Grandpa Alwyn (Don Pirl) is a gruff man of few words, first seen caring for a frail, elderly woman. When Julius pegs a stone through the kitchen window of the house, we realize that something here isn’t right, though a fair stretch of time passes before Julius tells us that the woman Alwyn is visiting is not his wife. This is how Mader, for whom this is a first feature, handles revelations in the movie: we see them and have time to taste and ponder before the narrative surfaces and it’s time to move on.
Five Time Champion is generally packaged as a coming-of-age movie, and that’s partly what it is. It’s really a film about the chaotic banality of dishonesty, especially sexual promiscuity, although none of the characters is just sleeping around: each is playing the field in order to till the field, looking for partners and committed relationships, or honoring the ones that have come before.
The story of Julius and Shiley (and the beauteous, thong-wearing Teena, who rocks their boat) is marginally the main line of the plot. But shadowing the teens and their labors at love is the story of Danielle, content if not inspired by life with the goggly Melvin, whose family made its money from paper towels. Is there more to life than this? Yes, as it happens. And while the exact nature of Alwyn’s visits to Betty, who is frail and ill, are not discussed – everyone here is too old to be easily sexual – he’s nevertheless doing it behind the back of his affectionate wife Fran (Betty Buckley), and in the service of old, banked flames. The three generations work through their hierarchy of unfaithfulness more or less in tandem, trying their best to do the right thing, if only they could figure out what the right thing is.
Julius draws the most screen time, and the most sympathy. He’s written this way, but he’s also portrayed beautifully by Mr. Akin, who gives plenty but not overmuch, and helps us watch the action from his low-man totem-pole vantage. There is a sweetness to his sexual uncertainty that will be familiar to most of us who were once that age: he and Ms. Coet, who is flirty and uncertain in perfect balance, give the film the heart that the rest of the cast goes about breaking.
Ultimately, Five Time Champion is a little frail for all that’s freighted on it, but it stays cheerful, sharp, and interesting throughout, and the cast is marvelous.
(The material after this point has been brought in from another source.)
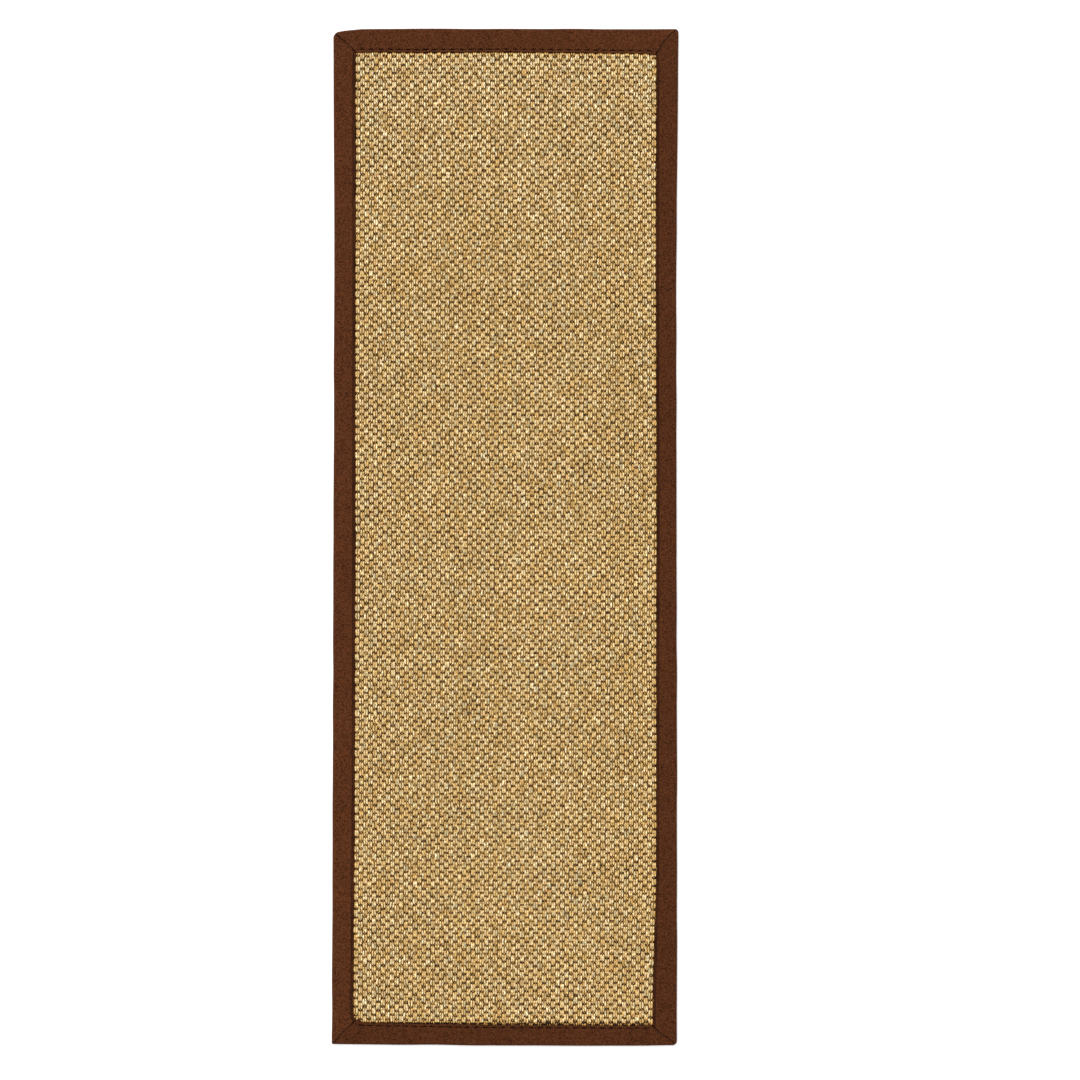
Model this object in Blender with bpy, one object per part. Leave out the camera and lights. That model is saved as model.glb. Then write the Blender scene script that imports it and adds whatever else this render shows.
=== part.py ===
"""Runner rug: woven seagrass on a latex backing, bound with mitred and sewn cotton tape.

The rug lies flat with its origin under its middle. +X is its right side, +Y its head end
and +Z its walking face. Every section is written as points of (inset, height): how far in
from the rug's outer edge, and how far up from the floor.
"""

import math

import bmesh
import bpy
from mathutils import Vector

# Overall size of the bound rug
RUG_LENGTH = 1.800
RUG_WIDTH = 0.610
CORNER_RADIUS = 0.007

# Layers of the rug
WEAVE_THICKNESS = 0.0076
BACKING_THICKNESS = 0.0026
BORDER_DROP = 0.0005

# Cotton binding tape, folded round the edge, with its raw edges turned under
TAPE_THICKNESS = 0.0007
TOP_BORDER_WIDTH = 0.0400
UNDER_BORDER_WIDTH = 0.0420
HEM_WIDTH = 0.0100
FOLD_RADIUS = 0.0045

# Sewing thread
THREAD_DIAMETER = 0.0005
STITCH_INSET = 0.0355
THREAD_SINK = 0.0004
BOBBIN_RECESS = 0.00005

# Space kept between pieces that lie against each other
CLEARANCE = 0.0003

# Smoothness of the round shapes
CORNER_STEPS = 4
EDGE_STEPS = 14
THREAD_SIDES = 8

# Sizes that follow from the ones above
FIELD_HEIGHT = BACKING_THICKNESS + CLEARANCE + WEAVE_THICKNESS
BORDER_HEIGHT = FIELD_HEIGHT - BORDER_DROP
HEM_THICKNESS = 2.0 * TAPE_THICKNESS
EDGE_RADIUS = min(FOLD_RADIUS, 0.48 * BORDER_HEIGHT)
WEAVE_BASE = BACKING_THICKNESS + CLEARANCE
TAPE_LAYER = TAPE_THICKNESS + CLEARANCE
HEM_LAYER = HEM_THICKNESS + CLEARANCE
GROOVE_WIDTH = THREAD_DIAMETER + 2.0 * CLEARANCE
BOBBIN_GROOVE_DEPTH = BOBBIN_RECESS + THREAD_DIAMETER + CLEARANCE

# Sides of the rug: its length along the edge, the middle of its outer edge and its turn
SIDES = {
    "foot": (RUG_WIDTH, (0.0, -RUG_LENGTH / 2.0), 0.0),
    "right": (RUG_LENGTH, (RUG_WIDTH / 2.0, 0.0), 90.0),
    "head": (RUG_WIDTH, (0.0, RUG_LENGTH / 2.0), 180.0),
    "left": (RUG_LENGTH, (-RUG_WIDTH / 2.0, 0.0), 270.0),
}

# Corners of the rug: which way they lie from its middle, and the sides that meet there
CORNERS = {
    "foot_left": (-1, -1, ("foot", "left")),
    "foot_right": (1, -1, ("foot", "right")),
    "head_right": (1, 1, ("head", "right")),
    "head_left": (-1, 1, ("head", "left")),
}


def clear_scene():
    """Remove every object that the scene starts with."""
    for thing in list(bpy.data.objects):
        bpy.data.objects.remove(thing, do_unlink=True)


def make_material(name, colour, roughness):
    """A plain finish of one colour."""
    material = bpy.data.materials.new(name)
    material.use_nodes = True
    shader = material.node_tree.nodes["Principled BSDF"]
    shader.inputs["Base Color"].default_value = (*colour, 1.0)
    shader.inputs["Roughness"].default_value = roughness
    shader.inputs["Metallic"].default_value = 0.0
    material.diffuse_color = (*colour, 1.0)
    return material


def add_object(name, mesh, parent, location=(0.0, 0.0, 0.0), turn=0.0):
    """Place a mesh in the scene as a sub-part of the rug."""
    thing = bpy.data.objects.new(name, mesh)
    bpy.context.collection.objects.link(thing)
    thing.parent = parent
    thing.location = location
    thing.rotation_euler.z = math.radians(turn)
    return thing


def skin(name, rings, material):
    """A closed mesh over a row of closed loops of points, capped at both ends."""
    shape = bmesh.new()
    loops = [[shape.verts.new(point) for point in ring] for ring in rings]
    count = len(loops[0])
    for lower, upper in zip(loops, loops[1:]):
        for i in range(count):
            j = (i + 1) % count
            shape.faces.new((lower[i], lower[j], upper[j], upper[i]))
    shape.faces.new(loops[0])
    shape.faces.new(loops[-1])
    bmesh.ops.remove_doubles(shape, verts=shape.verts, dist=1e-6)
    bmesh.ops.recalc_face_normals(shape, faces=shape.faces)
    mesh = bpy.data.meshes.new(name)
    shape.to_mesh(mesh)
    shape.free()
    mesh.materials.append(material)
    mesh.shade_smooth()
    mesh.set_sharp_from_angle(angle=math.radians(35.0))
    return mesh


def corner_points(inset, trim=0.0):
    """Points round half a corner, as (along the side, in from the side), from its mitre.

    The points lie `inset` inside the outer edge. The first one stops `trim` short of the
    diagonal on which two sides meet.
    """
    radius = CORNER_RADIUS - inset
    centre = max(CORNER_RADIUS, inset)
    if radius <= trim * math.sqrt(2.0):
        return [(inset + trim * math.sqrt(2.0), inset)] * (CORNER_STEPS + 1)
    turn = math.acos(trim / radius) - math.pi / 4.0
    points = []
    for step in range(CORNER_STEPS + 1):
        angle = turn * (1.0 - step / CORNER_STEPS)
        points.append((centre - radius * math.sin(angle), centre - radius * math.cos(angle)))
    return points


def plan_outline(inset):
    """The rug's outline seen from above, `inset` inside its outer edge."""
    half = corner_points(inset)
    corner = list(reversed(half)) + [(across, along) for along, across in half[1:]]
    points = []
    for side_x, side_y, _ in CORNERS.values():
        quarter = [(side_x * (RUG_WIDTH / 2.0 - along), side_y * (RUG_LENGTH / 2.0 - across))
                   for along, across in corner]
        if side_x * side_y > 0:
            quarter.reverse()
        points.extend(quarter)
    return points


def edge_inset(height, layer):
    """How far in the rounded edge is at a height, measured `layer` inside the outer face."""
    below = EDGE_RADIUS - height
    above = height - (BORDER_HEIGHT - EDGE_RADIUS)
    rise = max(below, above, 0.0)
    radius = EDGE_RADIUS - layer
    return EDGE_RADIUS - math.sqrt(max(radius ** 2 - rise ** 2, 0.0))


def rounded_edge(layer, low, high):
    """Section points up the rounded edge between two heights, closer together at its ends."""
    points = []
    for step in range(EDGE_STEPS + 1):
        share = 0.5 - 0.5 * math.cos(math.pi * step / EDGE_STEPS)
        height = low + (high - low) * share
        points.append((edge_inset(height, layer), height))
    return points


def groove_section(face_height, floor_height):
    """Section points of the groove that the stitch line lies in."""
    near = STITCH_INSET - GROOVE_WIDTH / 2.0
    far = STITCH_INSET + GROOVE_WIDTH / 2.0
    return [(near, face_height), (near, floor_height), (far, floor_height), (far, face_height)]


def backing_section():
    """The backing's side, from its underside to its top, stepped over the tape's hem."""
    inner = UNDER_BORDER_WIDTH + CLEARANCE
    step = UNDER_BORDER_WIDTH - HEM_WIDTH - CLEARANCE
    points = [(inner, 0.0), (inner, HEM_LAYER), (step, HEM_LAYER), (step, TAPE_LAYER)]
    return points + rounded_edge(TAPE_LAYER, TAPE_LAYER, BACKING_THICKNESS)


def weave_section():
    """The weave's side, from its base to its top, pressed down where the tape covers it."""
    inner = TOP_BORDER_WIDTH + CLEARANCE
    step = TOP_BORDER_WIDTH - HEM_WIDTH - CLEARANCE
    tape_floor = BORDER_HEIGHT - TAPE_LAYER
    hem_floor = BORDER_HEIGHT - HEM_LAYER
    points = rounded_edge(TAPE_LAYER, WEAVE_BASE, tape_floor)
    return points + [(step, tape_floor), (step, hem_floor), (inner, hem_floor), (inner, FIELD_HEIGHT)]


def tape_section():
    """The folded tape's closed section, with its two turned-under hems and its grooves."""
    under_step = UNDER_BORDER_WIDTH - HEM_WIDTH
    top_step = TOP_BORDER_WIDTH - HEM_WIDTH
    top = BORDER_HEIGHT
    points = [(UNDER_BORDER_WIDTH, 0.0)]
    points += reversed(groove_section(0.0, BOBBIN_GROOVE_DEPTH))
    points += rounded_edge(0.0, 0.0, top)
    points += groove_section(top, top - THREAD_SINK)
    points += [(TOP_BORDER_WIDTH, top), (TOP_BORDER_WIDTH, top - HEM_THICKNESS)]
    points += [(top_step, top - HEM_THICKNESS), (top_step, top - TAPE_THICKNESS)]
    points += reversed(rounded_edge(TAPE_THICKNESS, TAPE_THICKNESS, top - TAPE_THICKNESS))
    points += [(under_step, TAPE_THICKNESS), (under_step, HEM_THICKNESS)]
    points += [(UNDER_BORDER_WIDTH, HEM_THICKNESS)]
    return points


def build_layer(name, section, material, parent):
    """A layer that fills the rug's whole outline."""
    rings = []
    for inset, height in section:
        rings.append([(x, y, height) for x, y in plan_outline(inset)])
    add_object(name, skin(name, rings, material), parent)


def tape_mesh(name, side_length, material):
    """One side's tape along local X, from the middle of its outer edge, cut to its mitres."""
    section = tape_section()
    ends = [corner_points(inset, CLEARANCE / 2.0) for inset, _ in section]
    rings = []
    for step in range(CORNER_STEPS + 1):
        rings.append([(end[step][0] - side_length / 2.0, end[step][1], height)
                      for end, (_, height) in zip(ends, section)])
    for ring in list(reversed(rings)):
        rings.append([(-x, y, z) for x, y, z in ring])
    return skin(name, rings, material)


def thread_mesh(name, length, material):
    """A straight run of thread along local X."""
    radius = THREAD_DIAMETER / 2.0
    rings = []
    for x in (-length / 2.0, length / 2.0):
        ring = []
        for side in range(THREAD_SIDES):
            angle = 2.0 * math.pi * (side + 0.5) / THREAD_SIDES
            ring.append((x, radius * math.cos(angle), radius * math.sin(angle)))
        rings.append(ring)
    return skin(name, rings, material)


def build_borders(material, parent):
    """The four tapes. Opposite sides share one mesh."""
    long_tape = tape_mesh("long_tape", RUG_LENGTH, material)
    short_tape = tape_mesh("short_tape", RUG_WIDTH, material)
    borders = {}
    for side, (length, middle, turn) in SIDES.items():
        mesh = long_tape if length == RUG_LENGTH else short_tape
        borders[side] = add_object("border_" + side, mesh, parent, (*middle, 0.0), turn)
    return borders


def build_stitch_lines(material, parent):
    """The needle thread above and the bobbin thread below each side's stitch line."""
    needle_height = BORDER_HEIGHT - THREAD_SINK + CLEARANCE + THREAD_DIAMETER / 2.0
    bobbin_height = BOBBIN_RECESS + THREAD_DIAMETER / 2.0
    for side, (length, middle, turn) in SIDES.items():
        run = length - 2.0 * (STITCH_INSET + GROOVE_WIDTH)
        inward = Vector((-middle[0], -middle[1], 0.0)).normalized()
        line = Vector((*middle, 0.0)) + inward * STITCH_INSET
        for name, height in (("needle_thread_", needle_height), ("bobbin_thread_", bobbin_height)):
            mesh = thread_mesh(name + side, run, material)
            add_object(name + side, mesh, parent, (line.x, line.y, height), turn)


def groove_cutter(name, length, parent, location, turn):
    """The space cut for a mitre's thread. It is not a piece of the rug."""
    half_length = length / 2.0
    half_width = GROOVE_WIDTH / 2.0
    corners = [(-half_length, -half_width), (half_length, -half_width),
               (half_length, half_width), (-half_length, half_width)]
    rings = [[(x, y, z) for x, y in corners] for z in (-THREAD_SINK, THREAD_DIAMETER)]
    cutter = add_object(name, skin(name, rings, None), parent, location, turn)
    cutter.hide_render = True
    cutter.display_type = "WIRE"
    return cutter


def build_mitres(borders, material, parent):
    """The thread that closes each corner's mitre, sunk in a groove across both tapes."""
    first_inset = EDGE_RADIUS + CLEARANCE
    last_inset = STITCH_INSET - GROOVE_WIDTH
    run = (last_inset - first_inset) * math.sqrt(2.0)
    middle_inset = (first_inset + last_inset) / 2.0
    lift = CLEARANCE - THREAD_SINK + THREAD_DIAMETER / 2.0
    for corner, (side_x, side_y, sides) in CORNERS.items():
        x = side_x * (RUG_WIDTH / 2.0 - middle_inset)
        y = side_y * (RUG_LENGTH / 2.0 - middle_inset)
        turn = 45.0 * side_x * side_y
        mesh = thread_mesh("mitre_thread_" + corner, run, material)
        add_object("mitre_thread_" + corner, mesh, parent, (x, y, BORDER_HEIGHT + lift), turn)
        cutter = groove_cutter("mitre_groove_" + corner, run + 2.0 * CLEARANCE, parent,
                               (x, y, BORDER_HEIGHT), turn)
        for side in sides:
            cut = borders[side].modifiers.new("mitre_" + corner, "BOOLEAN")
            cut.operation = "DIFFERENCE"
            cut.object = cutter


def main():
    """Build the whole rug."""
    clear_scene()
    seagrass = make_material("seagrass", (0.52, 0.39, 0.19), 0.62)
    latex = make_material("latex", (0.36, 0.30, 0.20), 0.78)
    cotton = make_material("cotton", (0.085, 0.028, 0.012), 0.85)
    thread = make_material("thread", (0.035, 0.014, 0.008), 0.60)
    rug = bpy.data.objects.new("rug", None)
    bpy.context.collection.objects.link(rug)
    build_layer("latex_backing", backing_section(), latex, rug)
    build_layer("seagrass_weave", weave_section(), seagrass, rug)
    borders = build_borders(cotton, rug)
    build_stitch_lines(thread, rug)
    build_mitres(borders, thread, rug)


main()
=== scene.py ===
"""The looks of a bound seagrass runner rug, laid out as a Blender add-on and run as a script."""

import math

import bpy
import numpy as np
from bpy.props import FloatProperty, FloatVectorProperty, PointerProperty
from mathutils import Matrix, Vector


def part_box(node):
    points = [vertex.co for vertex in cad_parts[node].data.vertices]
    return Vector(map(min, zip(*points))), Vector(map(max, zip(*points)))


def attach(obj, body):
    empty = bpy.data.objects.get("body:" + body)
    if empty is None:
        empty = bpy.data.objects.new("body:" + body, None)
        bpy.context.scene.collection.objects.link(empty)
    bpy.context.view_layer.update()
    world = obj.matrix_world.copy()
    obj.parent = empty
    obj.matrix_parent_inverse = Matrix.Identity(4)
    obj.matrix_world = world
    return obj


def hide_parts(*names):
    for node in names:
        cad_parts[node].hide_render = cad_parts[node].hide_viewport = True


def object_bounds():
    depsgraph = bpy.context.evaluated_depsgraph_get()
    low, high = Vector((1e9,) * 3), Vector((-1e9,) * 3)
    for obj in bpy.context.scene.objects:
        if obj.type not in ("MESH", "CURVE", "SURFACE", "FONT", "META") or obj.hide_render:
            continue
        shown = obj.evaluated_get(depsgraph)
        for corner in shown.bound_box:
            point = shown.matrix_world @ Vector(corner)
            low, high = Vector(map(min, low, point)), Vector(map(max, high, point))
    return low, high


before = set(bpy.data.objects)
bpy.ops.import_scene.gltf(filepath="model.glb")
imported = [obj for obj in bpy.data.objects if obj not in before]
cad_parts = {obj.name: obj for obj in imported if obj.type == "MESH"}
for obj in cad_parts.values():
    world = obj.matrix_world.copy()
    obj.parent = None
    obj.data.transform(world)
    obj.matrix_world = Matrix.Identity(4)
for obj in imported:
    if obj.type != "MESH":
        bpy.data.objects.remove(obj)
CAD_LOW, CAD_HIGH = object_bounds()

bl_info = {
    "name": "Bound seagrass runner rug",
    "version": (1, 0, 0),
    "blender": (4, 5, 0),
    "location": "View3D > Sidebar > Rug",
    "description": "Weaves, backs, binds and sews a seagrass runner rug on its packed frame",
    "category": "Object",
}

MM = 0.001
BODY = "root"


# ---- Places read from the frame ----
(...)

There is an easy organic quality to the early part of the film that becomes strained as more and more plot emerges, and by the time Julius makes a third-act visit to his father, Harold (deftly handled by indie-film hero Robert Longstreet), there’s a sense that these threads are weaving together a little too intently, insistently seeking the bliss of a tidy wrap and a rosy resolve at 92 minutes.
One of the fine and quiet strengths of the film is its even-handed lack of compassion for the losers in each of the bouts. By the time the credits run, the various couples have settled down, for better or worse. There’s no solace for those who aren’t chosen: they are out of the picture, discarded without a backward look. The ending may seem a bit blunted and neat, but it harbors an exquisite firm cruelty for the ones who do not make the grade. This is why we risk everything, Mader tells us: because if you don’t come out a winner, you don’t come out at all.